On the final day, as our family admired her beauty, our boatbuilder friend sternly admonished us not to allow her to simply become our family’s “trailer queen.” She’s back in our lake. Having read Mr. Emory’s article and subsequently corresponded with him personally, it appears possible to us that our Aw Nits may well be hiding Mr. Emory’s Tubby beneath this beautiful restoration. If so, she continues her fine legacy of launching young sailing careers in Maine, and our family is the lucky beneficiary of her continued service. The coincidences are intriguing and compelling.

Mr. Emory reported that his unusual gunter-rigged Tubby was spotted in a Blue Hill barn some 20 years ago. Our Brutal Beast, also unusually gunter-rigged, was sourced from the Blue Hill area very soon after that for short-time use in the January 2001 production of the John Travolta thriller Domestic Disturbance.

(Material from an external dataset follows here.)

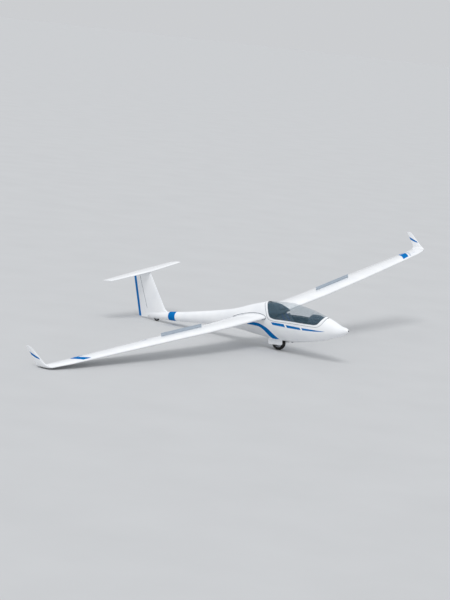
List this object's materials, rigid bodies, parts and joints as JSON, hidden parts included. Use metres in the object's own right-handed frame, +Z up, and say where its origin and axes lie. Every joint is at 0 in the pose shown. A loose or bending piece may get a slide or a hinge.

She subsequently joined a local Blue Hill area family and sailed under the name Tortuga in the waters around Lamoine and Mt. Desert Island, where Mr. Emory reported his last sighting. She is now Aw Nits, named in honor of the late John Morton Jones, our family patriarch who relished challenging her reach into the far corners of our lake where he could often be heard bellowing “Aw Nits! We’re in the stays!”

Steve & Molly McCormick

Raymond, ME


Another Beast fan

I loved the article in the Sept/Oct 2018 issue about the Brutal Beast. Yes, I raced a few in Marblehead in the 1948-1950 era. I didn’t own one, but the folks at the Pleon Yacht Club occasionally would give one to members to race. No deck, no coaming along the rail, Marconi rig. One had to be agile to maintain speed and avoid swamping. 

It was the boat everyone learned to sail in at Marblehead. There was a strong fleet raced from the inside line off the Corinthian Yacht Club. Those were good times in a simpler world.